At home, the dinner table is usually where the conversation surrounding marriage, parenthood, and life transitions spark. Over the past two years of going through two pandemic childbirths, there were so many times I questioned my purpose in my current season of life. For a long time, I felt like I did not have the capacity to dream in the way I have known to dream once before having children. In between my days, there were so many things to attend to as a full-time stay-at-home parent.

There was a time in 2019 when my husband and I officially decided we were ready to start a family. We were grateful and blessed to be able to conceive and give birth to our firstborn girl in 2020. As we began to do life as a new family of three, we found ourselves learning so many things about ourselves, our marriage, and parenting.

Months before our daughter’s first birthday, we sat around the table again to have another conversation about wanting to add another addition to our family. As I had already endured childbirth in less than two years, it would be a risk to extend our family with two children under the age of two. After talking to our mentors, we felt the urge to work toward our second addition. Thankfully, we welcomed our son in January 2022.

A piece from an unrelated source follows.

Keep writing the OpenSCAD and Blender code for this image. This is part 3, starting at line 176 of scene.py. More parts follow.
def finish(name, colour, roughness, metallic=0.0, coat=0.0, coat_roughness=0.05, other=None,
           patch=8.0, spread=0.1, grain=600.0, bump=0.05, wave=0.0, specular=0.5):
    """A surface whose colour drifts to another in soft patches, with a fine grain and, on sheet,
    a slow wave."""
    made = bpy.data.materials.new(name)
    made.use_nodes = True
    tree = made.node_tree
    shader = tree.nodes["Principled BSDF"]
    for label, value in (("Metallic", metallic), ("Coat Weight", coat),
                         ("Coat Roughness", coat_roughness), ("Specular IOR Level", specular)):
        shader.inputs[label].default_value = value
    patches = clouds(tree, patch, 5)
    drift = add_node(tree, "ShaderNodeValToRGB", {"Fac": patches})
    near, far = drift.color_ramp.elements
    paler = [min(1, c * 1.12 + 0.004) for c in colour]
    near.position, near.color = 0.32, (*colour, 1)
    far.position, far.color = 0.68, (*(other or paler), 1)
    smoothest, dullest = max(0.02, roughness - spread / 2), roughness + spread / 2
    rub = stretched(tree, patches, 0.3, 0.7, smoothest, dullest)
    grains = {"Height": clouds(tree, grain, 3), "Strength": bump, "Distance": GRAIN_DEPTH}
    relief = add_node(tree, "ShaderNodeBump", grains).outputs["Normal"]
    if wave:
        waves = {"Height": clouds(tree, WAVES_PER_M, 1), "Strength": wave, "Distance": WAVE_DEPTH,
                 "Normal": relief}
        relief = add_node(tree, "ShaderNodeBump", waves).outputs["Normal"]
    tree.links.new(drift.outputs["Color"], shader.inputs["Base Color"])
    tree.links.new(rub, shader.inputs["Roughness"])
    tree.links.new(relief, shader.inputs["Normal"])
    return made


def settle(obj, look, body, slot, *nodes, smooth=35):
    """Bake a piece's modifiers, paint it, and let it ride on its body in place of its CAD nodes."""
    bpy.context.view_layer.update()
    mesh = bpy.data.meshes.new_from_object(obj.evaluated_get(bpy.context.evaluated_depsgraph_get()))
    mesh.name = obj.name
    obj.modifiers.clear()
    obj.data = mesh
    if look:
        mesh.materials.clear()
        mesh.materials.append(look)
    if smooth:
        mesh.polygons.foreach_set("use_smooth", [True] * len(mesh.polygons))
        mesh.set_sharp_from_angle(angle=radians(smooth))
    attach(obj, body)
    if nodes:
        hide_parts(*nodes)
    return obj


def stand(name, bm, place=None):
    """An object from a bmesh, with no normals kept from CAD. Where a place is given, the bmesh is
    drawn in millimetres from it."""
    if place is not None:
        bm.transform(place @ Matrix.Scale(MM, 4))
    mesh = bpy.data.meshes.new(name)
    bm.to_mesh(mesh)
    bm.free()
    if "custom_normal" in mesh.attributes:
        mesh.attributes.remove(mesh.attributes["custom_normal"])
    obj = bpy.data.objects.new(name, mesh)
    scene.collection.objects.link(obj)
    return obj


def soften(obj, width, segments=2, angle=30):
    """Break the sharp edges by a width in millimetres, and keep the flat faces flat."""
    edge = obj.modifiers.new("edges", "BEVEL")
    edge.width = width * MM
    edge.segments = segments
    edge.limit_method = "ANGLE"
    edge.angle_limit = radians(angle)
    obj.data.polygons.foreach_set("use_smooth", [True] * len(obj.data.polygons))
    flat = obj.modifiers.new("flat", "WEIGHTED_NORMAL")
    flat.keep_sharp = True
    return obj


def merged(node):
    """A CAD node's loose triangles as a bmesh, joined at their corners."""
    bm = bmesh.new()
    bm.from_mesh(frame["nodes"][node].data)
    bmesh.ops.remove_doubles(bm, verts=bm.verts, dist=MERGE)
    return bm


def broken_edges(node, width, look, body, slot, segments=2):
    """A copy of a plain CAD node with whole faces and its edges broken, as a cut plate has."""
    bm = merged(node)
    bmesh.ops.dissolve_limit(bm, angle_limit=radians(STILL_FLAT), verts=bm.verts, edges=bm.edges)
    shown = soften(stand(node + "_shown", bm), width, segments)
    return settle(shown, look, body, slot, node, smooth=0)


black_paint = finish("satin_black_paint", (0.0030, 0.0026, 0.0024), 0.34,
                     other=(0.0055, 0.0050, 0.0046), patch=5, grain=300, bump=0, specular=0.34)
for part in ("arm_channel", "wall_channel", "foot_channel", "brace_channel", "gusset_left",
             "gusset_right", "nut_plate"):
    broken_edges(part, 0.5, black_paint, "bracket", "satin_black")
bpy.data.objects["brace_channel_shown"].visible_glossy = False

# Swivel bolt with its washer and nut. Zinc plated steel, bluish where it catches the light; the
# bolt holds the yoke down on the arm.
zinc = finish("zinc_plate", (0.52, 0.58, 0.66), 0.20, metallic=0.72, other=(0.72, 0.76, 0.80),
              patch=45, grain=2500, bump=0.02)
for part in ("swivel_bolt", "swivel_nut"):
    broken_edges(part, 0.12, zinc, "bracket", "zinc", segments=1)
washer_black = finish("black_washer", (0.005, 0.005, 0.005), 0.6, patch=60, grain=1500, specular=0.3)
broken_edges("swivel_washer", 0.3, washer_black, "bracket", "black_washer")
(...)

As I stared around the dinner table with my daughter in her high chair, my husband across from me, and my son most likely in search of more milk, I said to my husband, “What if this is the dream right now?” Normally, raising children isn’t a defined dream one would discuss in our culture. Dreams are usually made up of career paths, building businesses, traveling the world, getting a college degree, and other things that put one at a high standard in our society.

It is so easy to look at children and believe they are going to be a burden to the future we are hoping to create for ourselves. To be fair, children come with many life adjustments. Full-time parenting at the age of 26 was the last thing I expected would happen years later after graduating college. What about the career I was supposed to have? What about my identity outside of being a mother and changing diapers all day?

For the past two years, I have found myself getting caught up in the societal pressure of what a dream and success is supposed to look like. I never thought deeply about how growing our family was my desired goal years before they were born. By one definition, a dream is a strongly desired goal or purpose. It was months before leaving the nonprofit job that I had a goal to be in a financial place with my husband so that I had the opportunity to stay home with my children. As hard as full-time parenting is, I had to come to a realization that everyone’s dream looks different and this stage of my life may not look like everyone else’s dream, goal, or vision.

Together, from the beginning of our marriage, my husband and I dreamed of having children together one day. As there are many careers and opportunities I can look to pursue, I have concluded that right now, in this season of my life, raising a healthy family at home full-time is a dream and each day I am finding purpose and value in it. A dream of raising children that would grow to be respectable leaders and change agents in the world around them.

What if you took the time to embrace where you are right now in your life? Could you pause and say, but what if where I am right now is the dream? What if I have overlooked an answered prayer I dreamed of that I am seeing right in front of me?